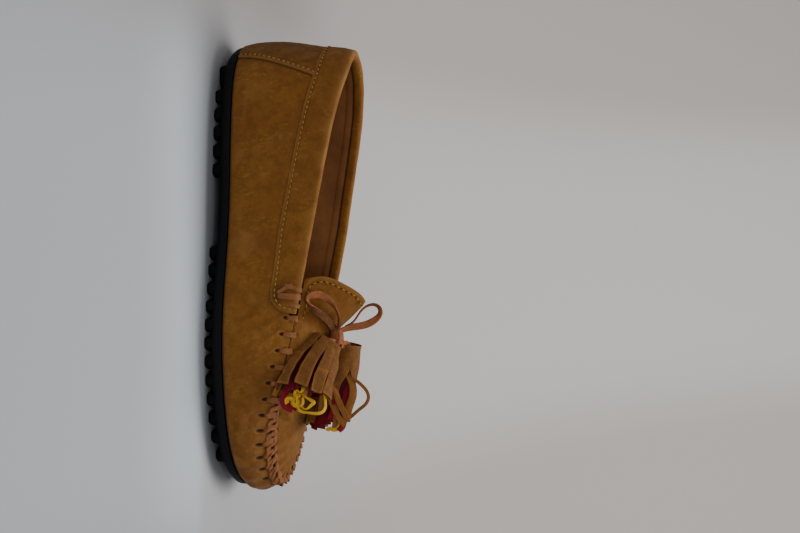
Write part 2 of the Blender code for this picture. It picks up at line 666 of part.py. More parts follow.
def cord(name, points, finish, width=LACE_TUBE):
    """A free stretch of the lace as a round tube."""
    curve = bpy.data.curves.new(name, "CURVE")
    curve.dimensions = "3D"
    curve.bevel_depth = width / 2 * MM
    curve.bevel_resolution = 2
    curve.use_fill_caps = True
    way = curve.splines.new("POLY")
    points = place(points)
    way.points.add(len(points) - 1)
    for knot, point in zip(way.points, points):
        knot.co = (*point, 1)
    curve.materials.append(finish)
    made = bpy.data.objects.new(name, curve)
    bpy.context.scene.collection.objects.link(made)
    return made


def make_knot(finish):
    """The bow's knot, on the apron."""
    mesh = bpy.data.meshes.new("bow_knot")
    bm = bmesh.new()
    bmesh.ops.create_uvsphere(bm, u_segments=12, v_segments=8, radius=1)
    for corner in bm.verts:
        corner.co = Vector(place(np.array(corner.co) * KNOT_HALF + KNOT))
    bm.to_mesh(mesh)
    bm.free()
    mesh.materials.append(finish)
    mesh.shade_smooth()
    made = bpy.data.objects.new("bow_knot", mesh)
    bpy.context.scene.collection.objects.link(made)
    return made


def tassel_sections(name):
    """The tassel's outlines from its head to its open end and back inside, with a slit between two strips."""
    form = dict(zip(TASSEL_NAMES.split(), TASSELS[name]))
    head, end, long_way = (np.array(form[key], float) for key in ("head", "end", "long_way"))
    axis = unit(end - head)
    across = unit(np.cross(axis, long_way))
    long_way = np.cross(across, axis)
    strip = np.repeat(np.arange(TASSEL_STRIPS), 4)
    angle = (strip + np.tile([0.07, 0.5, 0.93, 1.0], TASSEL_STRIPS)) * 2 * np.pi / TASSEL_STRIPS
    slit = np.tile([0, 0, 0, 1], TASSEL_STRIPS)
    ragged = RAGGED * np.sin(strip * 2.4 + head[1])
    sections = []
    for values in TASSEL_ROWS:
        row = dict(zip(ROW_NAMES.split(), values))
        radius = form["head_radius"]
        half = radius + (np.array([form["long"], form["short"]]) - radius) * row["grown"] - row["taken_in"]
        depth = 1 - slit * row["slit"] / half.mean()
        middle = head + (end - head) * row["share"] + axis * (ragged * row["ragged"])[:, None]
        round_long = (np.cos(angle) * half[0] * depth)[:, None] * long_way
        sections.append(middle + round_long + (np.sin(angle) * half[1] * depth)[:, None] * across)
    return np.array(sections)


def arched_strip(finish):
    """The thin strip that stands in an arch over the far tassel."""
    bow = route(ARCHED_STRIP, 2 * LACE_TUBE)
    along = unit(np.gradient(bow, axis=0))
    sideways = unit(np.cross(along, ARCHED_FACING)) * ARCHED_THICK / 2
    flat = unit(np.cross(sideways, along)) * ARCHED_WIDE / 2
    corners = [(1, 1), (1, -1), (-1, -1), (-1, 1)]
    return swept("arched_strip", np.stack([bow + sideways * a + flat * b for a, b in corners], 1), finish)


def make_tassel(name, finish):
    made = swept(name, tassel_sections(name), finish)
    if name == "tassel_far":
        strip = arched_strip(finish)
        strip.hide_render = True
        strip.display_type = "WIRE"
        join = made.modifiers.new("Strip", "BOOLEAN")
        join.operation = "UNION"
        join.solver = "EXACT"
        join.object = strip
    return made


def clear_scene():
    for each in list(bpy.data.objects):
        bpy.data.objects.remove(each)


def main():
    clear_scene()
    nubuck = material("tan_nubuck", (0.36, 0.19, 0.06), 0.85)
    rubber = material("black_rubber", (0.02, 0.02, 0.022), 0.6)
    lining = material("lining_leather", (0.24, 0.11, 0.055), 0.6)
    lace = material("salmon_lace", (0.52, 0.24, 0.13), 0.6)
    suede = material("tassel_suede", (0.27, 0.13, 0.055), 0.9)
    make_upper(nubuck)
    make_outsole(rubber)
    make_insole(lining)
    make_apron(nubuck)
    make_collar_cuff(nubuck)
    make_heel_counter(nubuck)
    make_whip_lace(lace)
    make_tie("cuff_tie_lateral", -1, lace)
    make_tie("cuff_tie_medial", 1, lace)
    make_knot(lace)
    cord("bow_loop_near", route(NEAR_LOOP), lace)
    cord("bow_loop_far", route(FAR_LOOP), lace)
    cord("lace_end_near", route(NEAR_END, LACE_TUBE), lace)
    cord("lace_end_far", route(FAR_END, LACE_TUBE), lace)
    make_tassel("tassel_near", suede)
    make_tassel("tassel_far", suede)


main()
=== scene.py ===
"""Tassel moccasin loafer for the right foot: its leather, its lace, its tassels and its rubber sole.

Shapes are in millimetres, measured as a shoemaker measures a last: from the back of the heel, from the foot's
long axis and from the floor. `place` moves them into the frame and turns them into metres.
"""

import bmesh
import bpy
import numpy as np
from mathutils import Matrix, Vector


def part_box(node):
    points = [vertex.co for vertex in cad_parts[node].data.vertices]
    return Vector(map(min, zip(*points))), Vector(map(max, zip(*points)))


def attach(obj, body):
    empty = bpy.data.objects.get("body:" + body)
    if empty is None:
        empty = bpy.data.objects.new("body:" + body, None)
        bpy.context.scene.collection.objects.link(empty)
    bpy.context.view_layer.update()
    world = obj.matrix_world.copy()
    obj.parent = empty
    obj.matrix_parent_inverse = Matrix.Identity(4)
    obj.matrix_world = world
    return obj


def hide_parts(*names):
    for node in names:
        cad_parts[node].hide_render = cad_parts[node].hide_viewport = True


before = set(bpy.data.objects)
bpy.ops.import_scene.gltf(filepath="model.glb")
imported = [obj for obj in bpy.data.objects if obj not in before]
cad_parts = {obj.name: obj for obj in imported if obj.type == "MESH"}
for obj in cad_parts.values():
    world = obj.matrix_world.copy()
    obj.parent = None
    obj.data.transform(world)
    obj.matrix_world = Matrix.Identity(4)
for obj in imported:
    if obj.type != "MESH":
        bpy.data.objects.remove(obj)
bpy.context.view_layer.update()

# ---- The last, as the part's source has it ----

MM = 0.001
LENGTH = 245.0
LEATHER = 1.8
SOLE_TOP = 11.0
FOOT_ENDS = (3.6, 240.8)
TOP_ENDS = (8.6, 241.0)
SPRING_FROM = 150.0
SPRING = 0.9
MARGIN = 7.0

SECTION_NAMES = "station foot_outer foot_inner top_outer top_inner height_outer height_inner belly curl"
SECTIONS = np.array(
    [
        (0.00, 0.0, 0.0, 0.0, 0.0, 72.5, 72.5, 3.2, 1.0),
        (0.02, 14.0, 13.5, 9.4, 9.2, 72.5, 72.6, 3.2, 1.0),
        (0.06, 22.8, 22.0, 16.6, 16.4, 71.6, 72.2, 3.2, 1.0),
        (0.12, 27.8, 27.0, 22.6, 22.8, 68.8, 70.4, 3.1, 1.0),
        (0.20, 30.0, 29.0, 27.4, 27.0, 65.5, 67.3, 3.0, 1.0),
        (0.30, 30.8, 28.0, 29.6, 28.8, 61.4, 63.4, 2.6, 1.1),
        (0.40, 32.0, 27.5, 30.3, 29.0, 57.2, 60.0, 2.4, 1.2),
        (0.50, 35.5, 29.0, 30.5, 28.5, 53.2, 55.8, 2.4, 1.4),
        (0.60, 39.8, 32.8, 31.0, 29.5, 49.0, 50.5, 2.6, 1.8),
        (0.70, 41.5, 37.5, 30.0, 30.5, 43.5, 44.5, 3.0, 2.2),
        (0.78, 39.8, 39.0, 27.5, 30.5, 38.3, 40.7, 3.4, 2.4),
        (0.86, 35.2, 37.0, 22.5, 28.5, 33.5, 36.9, 3.8, 2.4),
        (0.93, 27.4, 31.6, 14.5, 23.5, 30.5, 34.0, 4.0, 2.2),
        (0.975, 15.8, 23.0, 6.0, 16.0, 29.8, 32.2, 4.0, 2.0),
        (1.00, -5.0, 5.0, -5.0, 5.0, 30.3, 30.3, 4.0, 2.0),
    ]
)
LAST = dict(zip(SECTION_NAMES.split(), SECTIONS.T))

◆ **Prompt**
Take the listing above and repeat exactly the lines from the one containing "make_insole(lining)" through the one containing "bpy.data.objects.remove(obj)", both included.

◆ **Task output**
    make_insole(lining)
    make_apron(nubuck)
    make_collar_cuff(nubuck)
    make_heel_counter(nubuck)
    make_whip_lace(lace)
    make_tie("cuff_tie_lateral", -1, lace)
    make_tie("cuff_tie_medial", 1, lace)
    make_knot(lace)
    cord("bow_loop_near", route(NEAR_LOOP), lace)
    cord("bow_loop_far", route(FAR_LOOP), lace)
    cord("lace_end_near", route(NEAR_END, LACE_TUBE), lace)
    cord("lace_end_far", route(FAR_END, LACE_TUBE), lace)
    make_tassel("tassel_near", suede)
    make_tassel("tassel_far", suede)


main()
=== scene.py ===
"""Tassel moccasin loafer for the right foot: its leather, its lace, its tassels and its rubber sole.

Shapes are in millimetres, measured as a shoemaker measures a last: from the back of the heel, from the foot's
long axis and from the floor. `place` moves them into the frame and turns them into metres.
"""

import bmesh
import bpy
import numpy as np
from mathutils import Matrix, Vector


def part_box(node):
    points = [vertex.co for vertex in cad_parts[node].data.vertices]
    return Vector(map(min, zip(*points))), Vector(map(max, zip(*points)))


def attach(obj, body):
    empty = bpy.data.objects.get("body:" + body)
    if empty is None:
        empty = bpy.data.objects.new("body:" + body, None)
        bpy.context.scene.collection.objects.link(empty)
    bpy.context.view_layer.update()
    world = obj.matrix_world.copy()
    obj.parent = empty
    obj.matrix_parent_inverse = Matrix.Identity(4)
    obj.matrix_world = world
    return obj


def hide_parts(*names):
    for node in names:
        cad_parts[node].hide_render = cad_parts[node].hide_viewport = True


before = set(bpy.data.objects)
bpy.ops.import_scene.gltf(filepath="model.glb")
imported = [obj for obj in bpy.data.objects if obj not in before]
cad_parts = {obj.name: obj for obj in imported if obj.type == "MESH"}
for obj in cad_parts.values():
    world = obj.matrix_world.copy()
    obj.parent = None
    obj.data.transform(world)
    obj.matrix_world = Matrix.Identity(4)
for obj in imported:
    if obj.type != "MESH":
        bpy.data.objects.remove(obj)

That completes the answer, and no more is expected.